The maintenance burden, plus REST’s tendency to “over fetch” data, has driven Allan toward GraphQL, which he says can simplify this work. The young IBM i developer says he works primarily with the open source express-graphsql package that’s supported by the GraphQL project on GitHub. Allan has also used the .NET GraphQL server for a mobile application that uses Apollo.
“What GraphQL can do is fix a lot of these issues. It can take what’s great about RESTful APIs and make it easier to develop and maintain long term,” he says. “Because of the way GraphQL works — and there’s only one schema — you don’t need to actually build multiple RESTful APIs. There is one single API and the front-end can request whatever information they want.”
There’s been a lot said about GraphQL since it burst onto the scene in 2018, and not all of it is good. For starters, it could be overkill for smaller projects. Plus, it doesn’t necessarily improve performance out of the box, and requires its own optimization (which Apollo’s implementation can provide). Check out Honest Engineering’s take on GraphQL to hear some of the criticisms of the nascent technology.

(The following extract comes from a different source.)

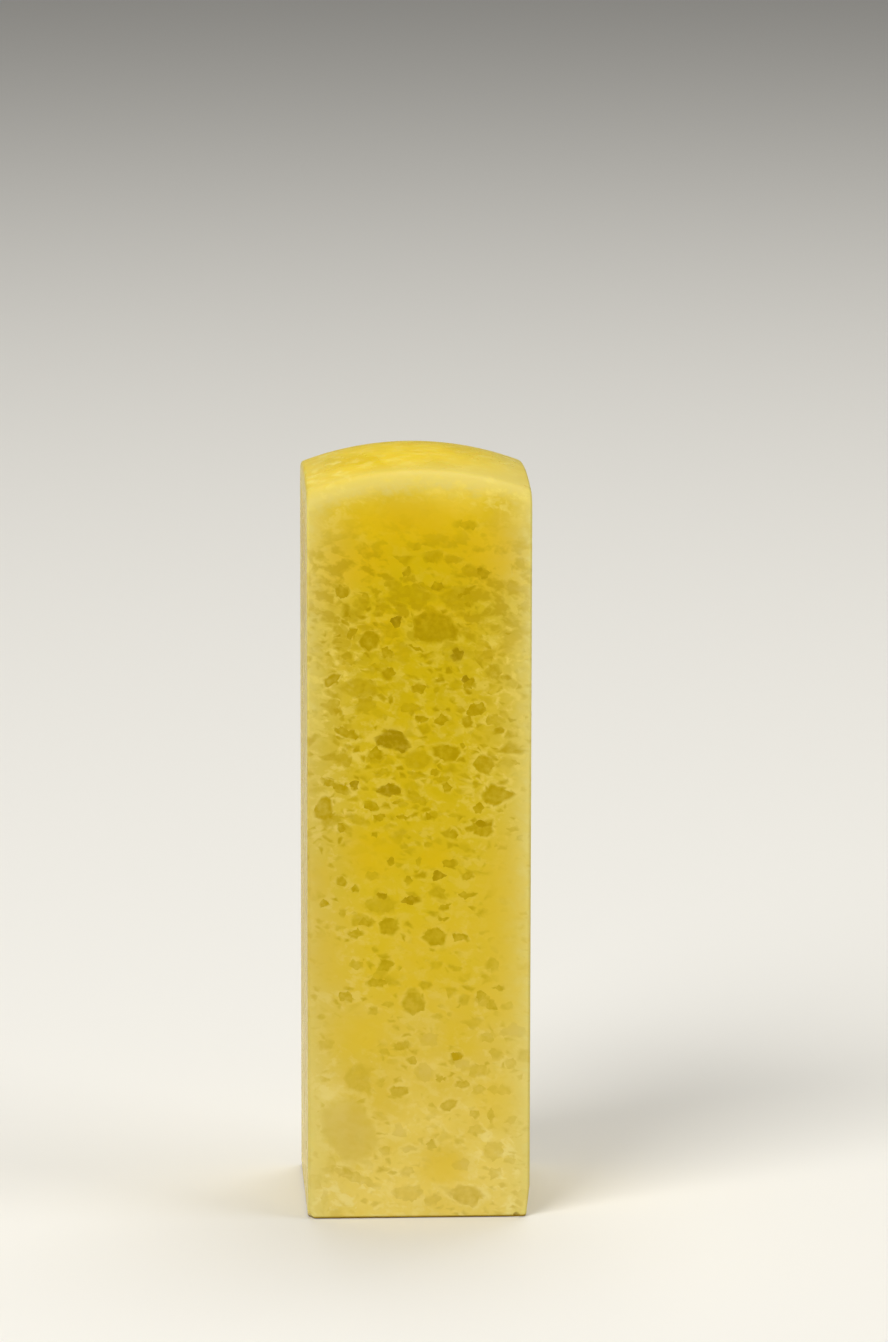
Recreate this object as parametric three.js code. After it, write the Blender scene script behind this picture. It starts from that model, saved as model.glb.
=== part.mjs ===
// A square seal stamp: one column of polished yellow soft stone.
// It stands on its seal face, which is ground flat, and its top is dressed to a low vault.
// Millimetres, +Z up, origin in the middle of the seal face, front face towards -Y.

import * as THREE from 'three';
import { mergeVertices } from 'three/addons/utils/BufferGeometryUtils.js';

// The column, measured face to face.
const columnWidth = 22;
const columnDepth = 22;
const shoulderHeight = 72.5;

// The vaulted top: how far it arches from side to side, and how far from front to back.
const vaultRise = 2.05;
const crownRise = 0.95;

// The edges: the front and back ones at the top are soft, all the others only just broken.
const topEdgeRadius = 1.7;
const shoulderRadius = 0.3;
const cornerRadius = 0.3;
const footBevel = 0.3;

// How finely the curved surfaces are divided into flat facets.
const topEdgeSteps = 6;
const shoulderSteps = 3;
const vaultSteps = 16;
const crownSteps = 8;

// Height of an arch above the line that it springs from, at an offset from its middle.
function archHeight(offset, span, rise) {
  const halfSpan = span / 2;
  const radius = (halfSpan * halfSpan + rise * rise) / (2 * rise);
  return Math.sqrt(radius * radius - offset * offset) - (radius - rise);
}

// How far a quarter-round edge falls away from the surface that it ends, at an offset from the middle.
function edgeDrop(offset, span, radius) {
  const reach = Math.abs(offset) - (span / 2 - radius);
  const intoEdge = THREE.MathUtils.clamp(reach, 0, radius);
  return radius - Math.sqrt(radius * radius - intoEdge * intoEdge);
}

// Height of the vaulted top over the seal face.
function topHeight(x, y) {
  const vault = archHeight(x, columnWidth, vaultRise) - edgeDrop(x, columnWidth, shoulderRadius);
  const crown = archHeight(y, columnDepth, crownRise) - edgeDrop(y, columnDepth, topEdgeRadius);
  return shoulderHeight + vault + crown;
}

// Places from one wall to the other where the surface has a line of points:
// they follow the quarter-round at each wall and are even in between.
function pointLines(span, edgeRadius, edgeSteps, middleSteps) {
  const halfSpan = span / 2;
  const halfMiddle = halfSpan - edgeRadius;
  const edge = [];
  for (let step = 0; step < edgeSteps; step += 1) {
    const angle = (Math.PI / 2) * (step / edgeSteps);
    edge.push(halfSpan - edgeRadius * (1 - Math.cos(angle)));
  }
  const middle = [];
  for (let step = 0; step <= middleSteps; step += 1) {
    middle.push(THREE.MathUtils.lerp(-halfMiddle, halfMiddle, step / middleSteps));
  }
  return [...edge.map((place) => -place), ...middle, ...edge.reverse()];
}

// Moves a point of the square plan that lies in one of its corners, so that the corner becomes round.
function roundedPlan(x, y) {
  const coreX = columnWidth / 2 - cornerRadius;
  const coreY = columnDepth / 2 - cornerRadius;
  const outX = Math.abs(x) - coreX;
  const outY = Math.abs(y) - coreY;
  if (outX <= 0 || outY <= 0) {
    return [x, y];
  }
  const pull = Math.max(outX, outY) / Math.hypot(outX, outY);
  return [Math.sign(x) * (coreX + outX * pull), Math.sign(y) * (coreY + outY * pull)];
}

// The column as one closed surface. A block with a grid of points on every side is taken, and each
// point moves to its place: on the seal face, on the upper edge of the foot bevel, or on the top.
function columnGeometry() {
  const linesX = pointLines(columnWidth, shoulderRadius, shoulderSteps, vaultSteps);
  const linesY = pointLines(columnDepth, topEdgeRadius, topEdgeSteps, crownSteps);
  const levels = ['seal face', 'foot', 'top'];
  const block = new THREE.BoxGeometry(1, 1, 1, linesX.length - 1, linesY.length - 1, levels.length - 1);
  const points = block.getAttribute('position');
  const lineOf = (coordinate, lines) => Math.round((coordinate + 0.5) * (lines.length - 1));

  for (let index = 0; index < points.count; index += 1) {
    const lineX = linesX[lineOf(points.getX(index), linesX)];
    const lineY = linesY[lineOf(points.getY(index), linesY)];
    const level = levels[lineOf(points.getZ(index), levels)];
    const [x, y] = roundedPlan(lineX, lineY);
    if (level === 'seal face') {
      const insetX = 1 - footBevel / (columnWidth / 2);
      const insetY = 1 - footBevel / (columnDepth / 2);
      points.setXYZ(index, x * insetX, y * insetY, 0);
    } else if (level === 'foot') {
      points.setXYZ(index, x, y, footBevel);
    } else {
      points.setXYZ(index, x, y, topHeight(x, y));
    }
  }

  block.clearGroups();
  block.deleteAttribute('normal');
  block.deleteAttribute('uv');
  const column = mergeVertices(block);
  column.computeVertexNormals();
  return column;
}

// The stone: warm yellow, let through by light at its edges, and polished to a soft gloss.
const polishedStone = new THREE.MeshStandardMaterial({
  color: 0xcfae2c,
  roughness: 0.18,
  metalness: 0,
});

const sealStone = new THREE.Mesh(columnGeometry(), polishedStone);
sealStone.name = 'seal_stone';

const group = new THREE.Group();
group.add(sealStone);

export default group;
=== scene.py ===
import bpy
import bmesh
import math
from mathutils import Matrix, Vector


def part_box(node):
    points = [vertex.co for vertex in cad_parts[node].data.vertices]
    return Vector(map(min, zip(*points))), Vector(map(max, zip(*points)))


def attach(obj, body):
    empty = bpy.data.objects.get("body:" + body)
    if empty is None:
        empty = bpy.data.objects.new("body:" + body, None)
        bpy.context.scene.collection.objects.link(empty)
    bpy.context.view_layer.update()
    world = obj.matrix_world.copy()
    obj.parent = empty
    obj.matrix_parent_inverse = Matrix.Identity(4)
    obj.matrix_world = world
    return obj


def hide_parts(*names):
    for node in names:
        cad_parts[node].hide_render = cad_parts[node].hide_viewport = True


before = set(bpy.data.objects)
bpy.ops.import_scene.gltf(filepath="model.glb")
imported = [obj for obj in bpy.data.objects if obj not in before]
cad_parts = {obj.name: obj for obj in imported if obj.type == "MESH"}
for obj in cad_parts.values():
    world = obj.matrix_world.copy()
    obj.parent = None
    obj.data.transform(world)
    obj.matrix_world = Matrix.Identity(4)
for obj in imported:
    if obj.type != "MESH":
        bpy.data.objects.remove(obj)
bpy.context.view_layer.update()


# The stone: one square column of yellow soft stone, sawn from its block and lapped flat on four sides.
# The top is dressed to a low vault, soft at the front and back edges; every other edge is only just
# broken. Nothing is fitted to it: it is handle, body and seal face in one.

MM = 0.001
VAULT_RISE = 2.05 * MM
CROWN_RISE = 0.95 * MM
VAULT_STRIPS = 32
CROWN_STRIPS = 12
TOP_EDGE_RADIUS = 1.7 * MM
TOP_EDGE_FACETS = 10
BROKEN_EDGE = 0.3 * MM
BROKEN_EDGE_FACETS = 4
FOOT_GROUND_IN = 0.35 * MM
FOOT_GROUND_HEIGHT = 3.2 * MM
WORN_CORNER = 0.8 * MM
WORN_SLOPE = (-1, -0.6, -1.1)
NEAR = 0.01 * MM
SHARP = math.radians(40)


def arch(offset, half_span, rise):
    """Height of a shallow arch above its springing line."""
    radius = (half_span ** 2 + rise ** 2) / (2 * rise)
    return math.sqrt(radius ** 2 - offset ** 2) - (radius - rise)


def pick(kind, wanted):
    """Selects the vertices, edges or faces (kind) of the piece in edit mode for which wanted is true."""
    bpy.ops.mesh.select_all(action="DESELECT")
    bpy.ops.mesh.select_mode(type={"verts": "VERT", "edges": "EDGE", "faces": "FACE"}[kind])
    mesh = bmesh.from_edit_mesh(bpy.context.object.data)
    for element in getattr(mesh, kind):
        if wanted(element):
            element.select_set(True)
    mesh.select_flush_mode()
    bmesh.update_edit_mesh(bpy.context.object.data)


def on_wall(vertex, axis, half_span):
    """Whether a vertex lies on one of the two walls that are half_span out along an axis."""
    return abs(abs(vertex.co[axis]) - half_span) < NEAR


_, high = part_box("seal_stone")
half_width = high.x
half_depth = high.y
shoulder_height = high.z - VAULT_RISE - CROWN_RISE

bpy.ops.object.select_all(action="DESELECT")
bpy.ops.mesh.primitive_cube_add(size=1, location=(0, 0, shoulder_height / 2))
stone = bpy.context.object
stone.name = "stone_column"
bpy.ops.transform.resize(value=(2 * half_width, 2 * half_depth, shoulder_height))
bpy.ops.object.transform_apply(location=True, rotation=True, scale=True)

# The right side was ground in a little at the foot, most at the front.
bpy.ops.object.mode_set(mode="EDIT")
bpy.ops.mesh.select_all(action="SELECT")
bpy.ops.mesh.bisect(plane_co=(0, 0, FOOT_GROUND_HEIGHT), plane_no=(0, 0, 1))
pick("verts", lambda v: v.co.z < NEAR and v.co.x > half_width - NEAR and v.co.y < NEAR - half_depth)
bpy.ops.transform.translate(value=(-FOOT_GROUND_IN, 0, 0))

# The top face is ruled off in strips both ways, and each line of it is lifted to the vault.
for axis, half_span, strips in ((0, half_width, VAULT_STRIPS), (1, half_depth, CROWN_STRIPS)):
    for strip in range(1, strips):
        line = Vector((0, 0, 0))
        line[axis] = half_span * (2 * strip / strips - 1)
        across = Vector((0, 0, 0))
        across[axis] = 1
        pick("faces", lambda face: face.normal.z > 0.5)
        bpy.ops.mesh.bisect(plane_co=line, plane_no=across)
for axis, half_span, strips, rise in (
    (0, half_width, VAULT_STRIPS, VAULT_RISE),
    (1, half_depth, CROWN_STRIPS, CROWN_RISE),
):
    for strip in range(1, strips):
        line = half_span * (2 * strip / strips - 1)
        pick("verts", lambda v: v.co.z > shoulder_height - NEAR and abs(v.co[axis] - line) < NEAR)
        bpy.ops.transform.translate(value=(0, 0, arch(line, half_span, rise)))

# The vault is soft at the front and back. All sharp edges are broken together, and the front left corner
# of the foot is worn off.
pick("edges", lambda e: all(on_wall(v, 1, half_depth) and v.co.z > shoulder_height - NEAR for v in e.verts))
bpy.ops.mesh.bevel(offset=TOP_EDGE_RADIUS, segments=TOP_EDGE_FACETS, affect="EDGES")
pick("edges", lambda e: e.calc_face_angle() > SHARP)
bpy.ops.mesh.bevel(offset=BROKEN_EDGE, segments=BROKEN_EDGE_FACETS, affect="EDGES")
bpy.ops.mesh.select_all(action="SELECT")
bpy.ops.mesh.bisect(
    plane_co=(WORN_CORNER - half_width, -half_depth, 0),
    plane_no=WORN_SLOPE,
    use_fill=True,
    clear_outer=True,
)
bpy.ops.object.mode_set(mode="OBJECT")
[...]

But for larger IBM i shops that are developing more elaborate Web and mobile apps that touch multiple backends, it could be worth the effort. Allan certainly is a backer, and that’s saying something.
“I love GraphQL. It’s fantastic for big data sets,” Allan says (specifically, it’s good for normalized data, but not so good on denormalized data). “If you build the API correctly, it can have built-in paging for data sets. It can have built-in limits and offsets, built-in where clauses. It can handle a lot of the sort of paging that you’d have to write manually in your pages. That’s a key point: It can do a lot of the work for you.”
The key advantage of GraphQL, Allan says, is that you define the data source once, and then you never have to do it again, due to the way GraphQL manages relationships. “It’s much easier for clients, as in mobile apps or Web pages, because again there’s only one API and the front-end can just specify what data you actually need,” he says. “That’s the key point.”